**Task to complete**
Exactly the lines between the line containing "color(buckle_grey) tongue();" and the line containing "before = set(bpy.data.objects)", together with those two lines, are to be output.

**Recorded information**

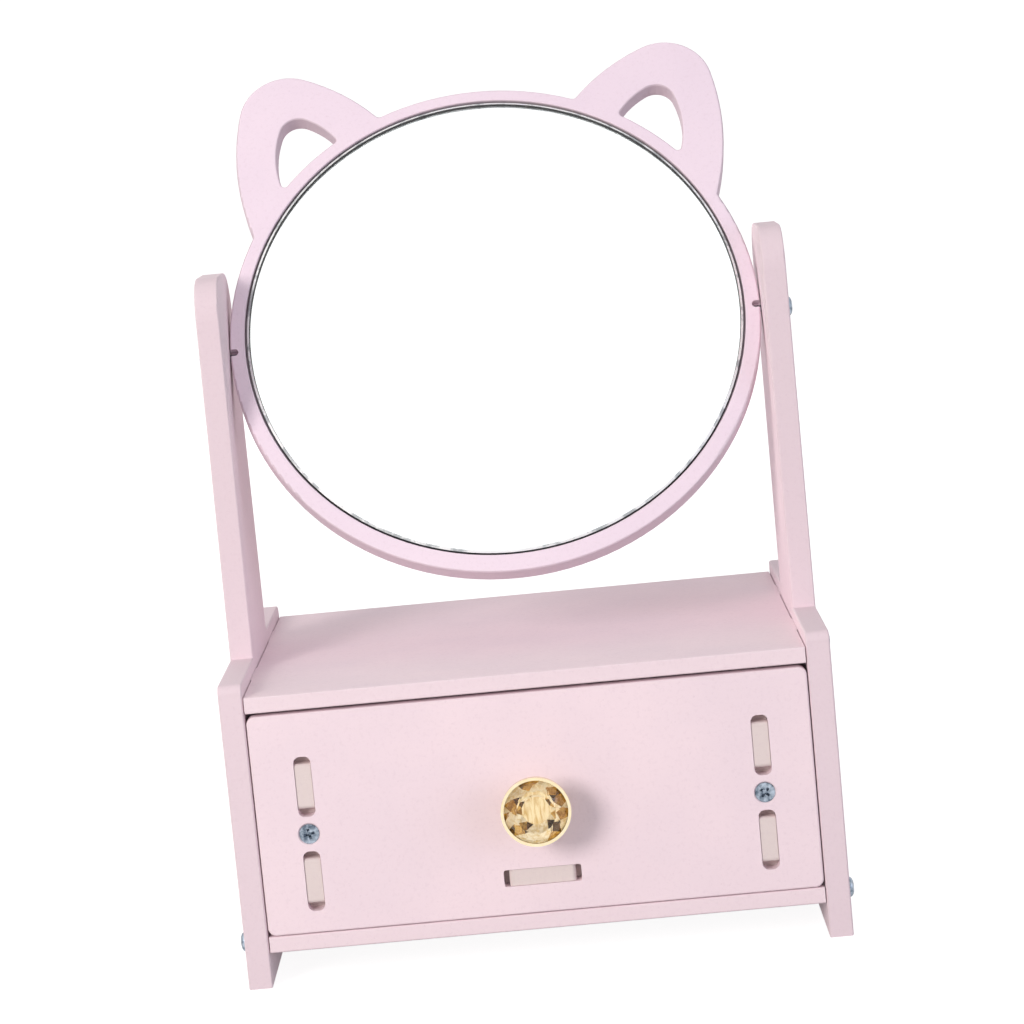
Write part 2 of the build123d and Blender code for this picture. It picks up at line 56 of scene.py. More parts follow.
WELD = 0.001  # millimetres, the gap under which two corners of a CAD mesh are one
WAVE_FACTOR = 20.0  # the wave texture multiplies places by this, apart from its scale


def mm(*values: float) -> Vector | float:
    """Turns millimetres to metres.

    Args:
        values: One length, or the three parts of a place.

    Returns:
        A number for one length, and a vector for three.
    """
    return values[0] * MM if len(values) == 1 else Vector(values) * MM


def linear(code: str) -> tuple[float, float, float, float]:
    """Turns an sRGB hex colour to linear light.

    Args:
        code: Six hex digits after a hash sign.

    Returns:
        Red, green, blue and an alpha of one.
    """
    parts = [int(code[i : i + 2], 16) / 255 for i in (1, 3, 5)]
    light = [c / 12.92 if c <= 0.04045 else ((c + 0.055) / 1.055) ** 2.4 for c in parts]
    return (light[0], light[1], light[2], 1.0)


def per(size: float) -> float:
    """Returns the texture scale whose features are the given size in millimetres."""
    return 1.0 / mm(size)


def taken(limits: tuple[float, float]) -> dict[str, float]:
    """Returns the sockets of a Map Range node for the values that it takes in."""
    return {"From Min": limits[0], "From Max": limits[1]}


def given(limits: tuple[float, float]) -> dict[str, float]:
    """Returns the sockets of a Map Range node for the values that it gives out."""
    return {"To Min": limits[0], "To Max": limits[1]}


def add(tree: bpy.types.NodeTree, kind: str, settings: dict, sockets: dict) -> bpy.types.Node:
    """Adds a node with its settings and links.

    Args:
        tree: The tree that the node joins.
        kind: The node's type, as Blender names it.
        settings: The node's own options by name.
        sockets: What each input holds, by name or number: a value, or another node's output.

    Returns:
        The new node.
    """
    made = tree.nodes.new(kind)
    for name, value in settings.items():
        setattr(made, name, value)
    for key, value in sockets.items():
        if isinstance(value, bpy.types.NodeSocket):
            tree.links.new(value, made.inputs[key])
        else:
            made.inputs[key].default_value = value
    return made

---

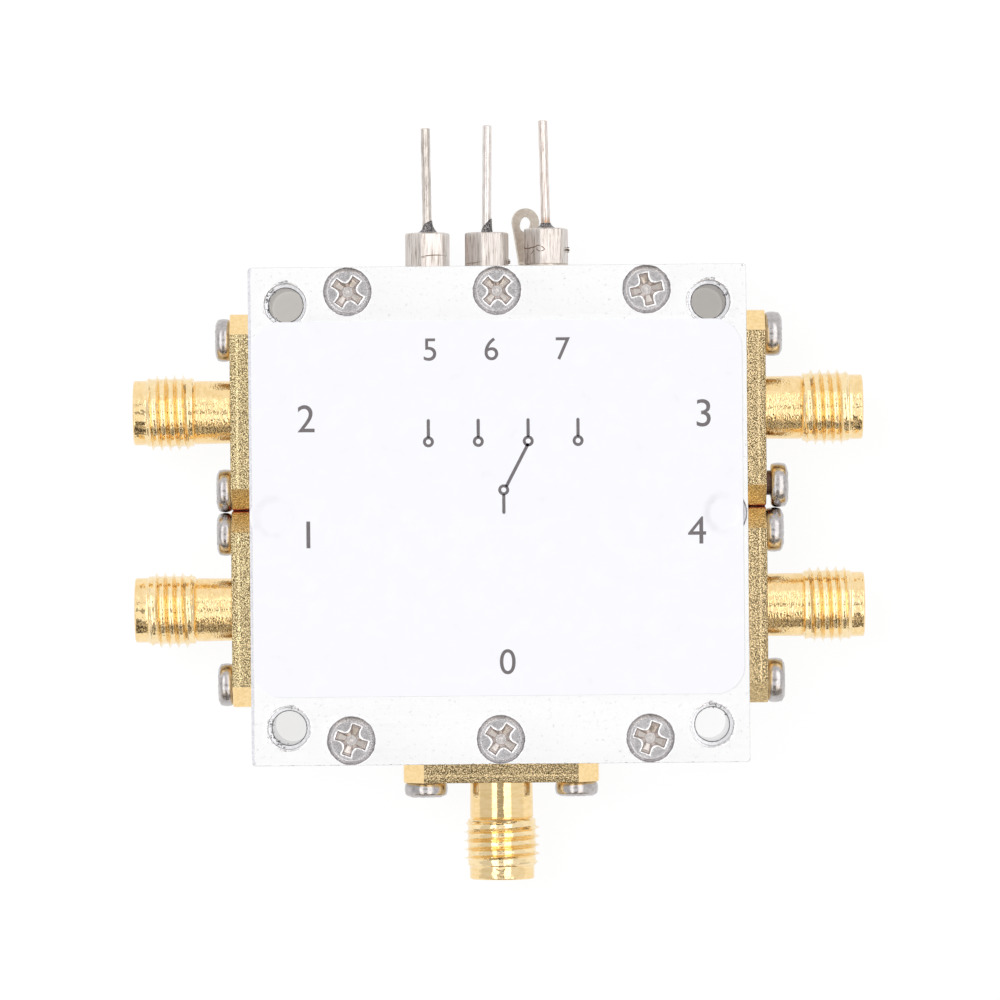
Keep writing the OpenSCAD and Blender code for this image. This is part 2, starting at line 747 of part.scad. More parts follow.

...

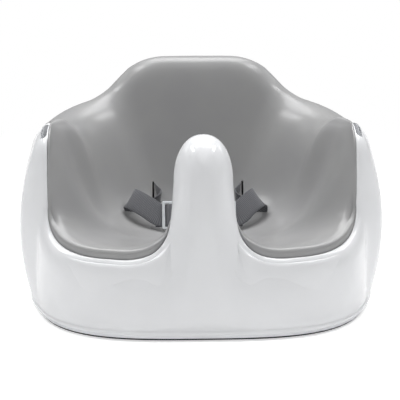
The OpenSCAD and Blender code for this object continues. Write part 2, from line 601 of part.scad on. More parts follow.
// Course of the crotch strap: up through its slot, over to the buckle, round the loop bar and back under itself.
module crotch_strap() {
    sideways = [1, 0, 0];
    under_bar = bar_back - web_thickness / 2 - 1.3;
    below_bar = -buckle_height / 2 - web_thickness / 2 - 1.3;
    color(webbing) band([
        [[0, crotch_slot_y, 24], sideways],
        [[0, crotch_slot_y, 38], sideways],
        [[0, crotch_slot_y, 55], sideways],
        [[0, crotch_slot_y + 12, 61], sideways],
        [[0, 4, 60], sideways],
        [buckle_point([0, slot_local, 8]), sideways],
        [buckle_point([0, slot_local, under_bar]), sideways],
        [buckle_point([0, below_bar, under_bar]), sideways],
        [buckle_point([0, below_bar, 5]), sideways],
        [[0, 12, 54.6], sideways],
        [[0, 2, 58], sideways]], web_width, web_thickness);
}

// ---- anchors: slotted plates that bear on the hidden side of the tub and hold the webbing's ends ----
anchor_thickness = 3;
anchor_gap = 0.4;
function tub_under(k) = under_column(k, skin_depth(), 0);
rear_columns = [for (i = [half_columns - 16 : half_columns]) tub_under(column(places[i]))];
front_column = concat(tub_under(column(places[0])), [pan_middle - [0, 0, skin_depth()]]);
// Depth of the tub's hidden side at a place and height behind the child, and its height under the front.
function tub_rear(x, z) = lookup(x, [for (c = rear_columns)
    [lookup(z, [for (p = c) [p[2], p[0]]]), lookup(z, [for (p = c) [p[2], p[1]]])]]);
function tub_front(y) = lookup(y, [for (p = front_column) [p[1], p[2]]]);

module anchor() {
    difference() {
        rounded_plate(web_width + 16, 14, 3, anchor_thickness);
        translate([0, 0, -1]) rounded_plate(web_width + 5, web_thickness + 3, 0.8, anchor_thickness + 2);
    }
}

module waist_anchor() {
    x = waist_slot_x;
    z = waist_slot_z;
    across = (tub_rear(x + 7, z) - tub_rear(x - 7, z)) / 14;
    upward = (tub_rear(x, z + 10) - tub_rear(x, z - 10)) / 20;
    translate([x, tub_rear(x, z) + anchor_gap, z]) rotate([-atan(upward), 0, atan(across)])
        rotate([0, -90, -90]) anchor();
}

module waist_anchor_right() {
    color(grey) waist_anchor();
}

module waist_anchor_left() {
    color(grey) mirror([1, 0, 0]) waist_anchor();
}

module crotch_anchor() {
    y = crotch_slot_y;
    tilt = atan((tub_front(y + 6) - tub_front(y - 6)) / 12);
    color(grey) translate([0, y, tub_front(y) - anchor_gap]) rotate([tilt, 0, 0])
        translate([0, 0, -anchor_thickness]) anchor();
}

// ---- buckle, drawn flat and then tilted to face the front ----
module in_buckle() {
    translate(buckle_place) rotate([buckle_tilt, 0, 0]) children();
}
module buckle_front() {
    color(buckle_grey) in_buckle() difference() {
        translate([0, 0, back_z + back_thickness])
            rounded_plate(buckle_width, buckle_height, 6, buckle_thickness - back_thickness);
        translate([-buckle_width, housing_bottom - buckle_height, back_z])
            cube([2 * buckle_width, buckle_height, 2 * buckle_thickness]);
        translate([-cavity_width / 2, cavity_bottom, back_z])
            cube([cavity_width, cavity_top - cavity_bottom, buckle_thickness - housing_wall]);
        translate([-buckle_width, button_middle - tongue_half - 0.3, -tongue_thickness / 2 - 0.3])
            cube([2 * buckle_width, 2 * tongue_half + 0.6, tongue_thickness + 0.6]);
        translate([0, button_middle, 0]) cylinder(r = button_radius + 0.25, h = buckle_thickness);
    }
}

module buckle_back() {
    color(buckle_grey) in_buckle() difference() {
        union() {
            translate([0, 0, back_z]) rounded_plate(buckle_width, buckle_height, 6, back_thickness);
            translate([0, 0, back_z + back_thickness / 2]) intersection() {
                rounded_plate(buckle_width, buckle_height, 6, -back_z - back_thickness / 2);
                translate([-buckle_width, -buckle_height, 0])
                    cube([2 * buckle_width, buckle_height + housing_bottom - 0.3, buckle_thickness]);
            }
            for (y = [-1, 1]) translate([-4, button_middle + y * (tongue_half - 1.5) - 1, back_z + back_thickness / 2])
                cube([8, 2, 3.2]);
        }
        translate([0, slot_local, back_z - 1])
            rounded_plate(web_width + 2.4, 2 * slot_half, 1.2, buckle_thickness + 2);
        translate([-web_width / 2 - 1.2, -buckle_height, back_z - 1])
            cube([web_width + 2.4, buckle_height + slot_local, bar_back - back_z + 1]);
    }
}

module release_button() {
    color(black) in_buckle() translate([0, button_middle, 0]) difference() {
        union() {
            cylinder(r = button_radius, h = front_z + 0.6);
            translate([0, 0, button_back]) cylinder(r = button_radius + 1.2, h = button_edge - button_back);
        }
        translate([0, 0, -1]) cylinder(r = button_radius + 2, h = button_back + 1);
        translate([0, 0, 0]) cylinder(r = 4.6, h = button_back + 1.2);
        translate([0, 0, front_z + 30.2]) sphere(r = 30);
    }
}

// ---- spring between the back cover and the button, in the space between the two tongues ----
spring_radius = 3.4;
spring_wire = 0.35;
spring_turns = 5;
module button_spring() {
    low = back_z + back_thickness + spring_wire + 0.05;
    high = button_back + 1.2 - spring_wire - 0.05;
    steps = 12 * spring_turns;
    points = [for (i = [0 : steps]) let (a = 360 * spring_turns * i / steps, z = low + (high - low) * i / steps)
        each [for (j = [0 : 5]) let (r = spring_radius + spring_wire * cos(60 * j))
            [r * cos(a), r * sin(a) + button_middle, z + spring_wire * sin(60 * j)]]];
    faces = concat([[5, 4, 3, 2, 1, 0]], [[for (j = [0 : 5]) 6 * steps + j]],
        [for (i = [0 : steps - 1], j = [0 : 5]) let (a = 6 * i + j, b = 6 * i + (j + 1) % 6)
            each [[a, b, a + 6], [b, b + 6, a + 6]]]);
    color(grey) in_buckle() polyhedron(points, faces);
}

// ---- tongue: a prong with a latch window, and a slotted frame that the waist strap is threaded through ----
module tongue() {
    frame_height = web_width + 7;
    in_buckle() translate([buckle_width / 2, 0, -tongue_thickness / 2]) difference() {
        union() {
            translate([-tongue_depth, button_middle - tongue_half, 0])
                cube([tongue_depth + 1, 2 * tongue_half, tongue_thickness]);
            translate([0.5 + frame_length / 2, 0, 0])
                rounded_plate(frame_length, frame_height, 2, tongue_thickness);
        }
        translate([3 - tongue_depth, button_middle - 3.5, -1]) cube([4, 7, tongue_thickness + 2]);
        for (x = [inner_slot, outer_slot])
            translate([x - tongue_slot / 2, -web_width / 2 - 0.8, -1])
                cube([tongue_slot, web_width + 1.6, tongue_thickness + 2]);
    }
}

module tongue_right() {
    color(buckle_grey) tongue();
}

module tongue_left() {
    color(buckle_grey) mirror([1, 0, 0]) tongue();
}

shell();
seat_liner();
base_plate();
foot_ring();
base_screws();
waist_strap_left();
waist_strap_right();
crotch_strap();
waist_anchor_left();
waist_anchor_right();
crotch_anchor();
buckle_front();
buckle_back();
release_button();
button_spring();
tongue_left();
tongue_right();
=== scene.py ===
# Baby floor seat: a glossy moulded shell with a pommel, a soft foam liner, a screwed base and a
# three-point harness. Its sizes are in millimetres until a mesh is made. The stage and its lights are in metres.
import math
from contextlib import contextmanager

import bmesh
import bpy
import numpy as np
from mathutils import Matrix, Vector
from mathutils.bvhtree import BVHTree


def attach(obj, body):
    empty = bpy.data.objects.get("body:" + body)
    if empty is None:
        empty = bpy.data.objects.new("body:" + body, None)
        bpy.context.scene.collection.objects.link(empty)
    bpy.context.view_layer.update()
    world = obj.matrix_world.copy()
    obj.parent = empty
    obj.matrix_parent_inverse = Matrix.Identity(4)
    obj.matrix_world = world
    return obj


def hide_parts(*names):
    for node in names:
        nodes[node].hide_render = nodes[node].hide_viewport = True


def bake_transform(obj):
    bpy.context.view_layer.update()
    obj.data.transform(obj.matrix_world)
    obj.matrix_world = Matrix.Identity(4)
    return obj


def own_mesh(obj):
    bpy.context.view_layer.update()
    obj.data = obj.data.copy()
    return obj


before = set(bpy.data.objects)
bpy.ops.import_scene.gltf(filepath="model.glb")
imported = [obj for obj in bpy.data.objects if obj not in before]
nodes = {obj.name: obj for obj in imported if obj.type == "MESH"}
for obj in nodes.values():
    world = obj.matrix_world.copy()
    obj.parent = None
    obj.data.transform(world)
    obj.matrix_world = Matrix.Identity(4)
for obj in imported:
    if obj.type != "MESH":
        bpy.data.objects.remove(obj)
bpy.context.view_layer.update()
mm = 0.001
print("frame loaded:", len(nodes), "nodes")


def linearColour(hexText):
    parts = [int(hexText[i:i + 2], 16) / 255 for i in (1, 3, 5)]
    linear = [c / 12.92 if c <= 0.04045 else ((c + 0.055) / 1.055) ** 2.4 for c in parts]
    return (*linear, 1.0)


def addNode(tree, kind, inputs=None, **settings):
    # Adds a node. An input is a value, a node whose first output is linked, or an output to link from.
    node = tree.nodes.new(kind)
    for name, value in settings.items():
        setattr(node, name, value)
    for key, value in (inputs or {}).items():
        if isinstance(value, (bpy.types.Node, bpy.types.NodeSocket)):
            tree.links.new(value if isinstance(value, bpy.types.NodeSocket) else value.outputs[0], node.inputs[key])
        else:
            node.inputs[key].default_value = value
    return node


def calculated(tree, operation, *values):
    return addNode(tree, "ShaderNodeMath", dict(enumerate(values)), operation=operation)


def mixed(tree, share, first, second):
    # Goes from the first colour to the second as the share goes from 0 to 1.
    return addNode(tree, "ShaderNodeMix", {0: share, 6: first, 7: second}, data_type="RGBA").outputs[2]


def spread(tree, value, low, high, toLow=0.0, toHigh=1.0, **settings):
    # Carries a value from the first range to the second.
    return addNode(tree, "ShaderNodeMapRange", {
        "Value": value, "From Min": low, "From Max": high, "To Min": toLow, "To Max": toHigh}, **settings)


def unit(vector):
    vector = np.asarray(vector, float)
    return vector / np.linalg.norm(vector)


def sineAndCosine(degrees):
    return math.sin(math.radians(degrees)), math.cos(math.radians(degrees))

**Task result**
    color(buckle_grey) tongue();
}

module tongue_left() {
    color(buckle_grey) mirror([1, 0, 0]) tongue();
}

shell();
seat_liner();
base_plate();
foot_ring();
base_screws();
waist_strap_left();
waist_strap_right();
crotch_strap();
waist_anchor_left();
waist_anchor_right();
crotch_anchor();
buckle_front();
buckle_back();
release_button();
button_spring();
tongue_left();
tongue_right();
=== scene.py ===
# Baby floor seat: a glossy moulded shell with a pommel, a soft foam liner, a screwed base and a
# three-point harness. Its sizes are in millimetres until a mesh is made. The stage and its lights are in metres.
import math
from contextlib import contextmanager

import bmesh
import bpy
import numpy as np
from mathutils import Matrix, Vector
from mathutils.bvhtree import BVHTree


def attach(obj, body):
    empty = bpy.data.objects.get("body:" + body)
    if empty is None:
        empty = bpy.data.objects.new("body:" + body, None)
        bpy.context.scene.collection.objects.link(empty)
    bpy.context.view_layer.update()
    world = obj.matrix_world.copy()
    obj.parent = empty
    obj.matrix_parent_inverse = Matrix.Identity(4)
    obj.matrix_world = world
    return obj


def hide_parts(*names):
    for node in names:
        nodes[node].hide_render = nodes[node].hide_viewport = True


def bake_transform(obj):
    bpy.context.view_layer.update()
    obj.data.transform(obj.matrix_world)
    obj.matrix_world = Matrix.Identity(4)
    return obj


def own_mesh(obj):
    bpy.context.view_layer.update()
    obj.data = obj.data.copy()
    return obj


before = set(bpy.data.objects)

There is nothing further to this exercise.